DCSIMG

Community digs in after allotments arson

The Hagg Lane and District Gardeners' Allotments Society has been the target of vandals. Our picture shows society chairman Peter Kettleborough, and, from left,  committee members Marion McDowell and Debbie Kerry and secretary Ann Hopkinson outside on of the fire damaged buildings.

The Hagg Lane and District Gardeners' Allotments Society has been the target of vandals. Our picture shows society chairman Peter Kettleborough, and, from left, committee members Marion McDowell and Debbie Kerry and secretary Ann Hopkinson outside on of the fire damaged buildings.

Community helpers have rallied around after an arson attack and break-ins at a longstanding allotment society in Sheffield.

Severe damage was caused to the allotment hut run by Hagg Lane and District Gardeners’ Allotment Society in Crosspool and to the stock inside. There were also break-ins at individual sheds.

The response saw offers to help make the building secure, to fill a skip with the debris and to provide materials and repairs following the latest attack which has devastated members of the society. It was “very positive”, said society member and allotment holder Marion McDowell.

“At one point we had so many people, they couldn’t all fit in the hut. A builder and joiner dropped off wood to make the corner of the hut secure, and somebody is volunteering to do the work. We’d like to thank everybody who has helped us.”

The society, which has existed since the 1930s and has hundreds of members, runs the hut on a non profit making business as a place where gardeners can buy tools, fertilisers, seeds and compost on Saturday and Sunday mornings.

It has an ambition of raising money for a new hut, but incidents like the one last Thursday at around 11.30pm mean members have to focus on the existing one.

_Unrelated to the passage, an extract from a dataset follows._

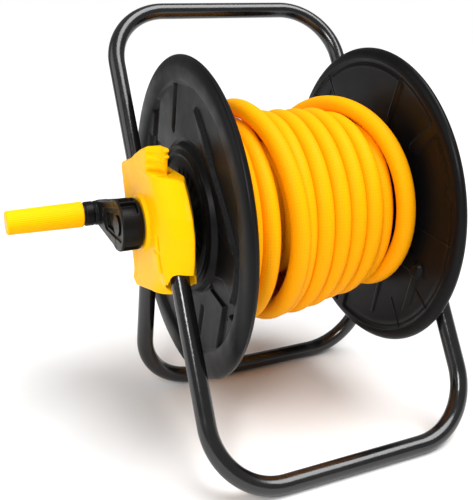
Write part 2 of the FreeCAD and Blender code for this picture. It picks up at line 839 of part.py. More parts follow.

The threat of vandalism and theft is a constant one partly because of the size of the allotments site, between Hagg Lane and Stephen Hill. A lot of material was stolen a few years ago in a raid that must have required a van.

More recently, one allotment holder in his 80s found vegetables he had grown had been uprooted. “His allotment is his life so that upset a lot of people too,” said Mrs McDowell.

But the arson attack was a particularly bitter blow.

“When I saw the allotment society hut we run as a shop burnt to the ground I was in tears. It is so upsetting to think that somebody would set out to deliberately destroy it. We open it every weekend for allotment holders to come along and buy their supplies and to pop in for advice.

“It’s a social thing for a lot of people, so this is going to cause a lot of upset. We have lost a lot of things such as tools, seeds and equipment. People come to us from all around.”

Police are investigating, and the society is getting back on its feet, appealing for replacement items such as weighing scales. There is no electricity in the hut.

“It’s devastating,” said Mrs McDowell, aged 70. “You feel like you want to give up, but in the end you pick yourself up and start again.”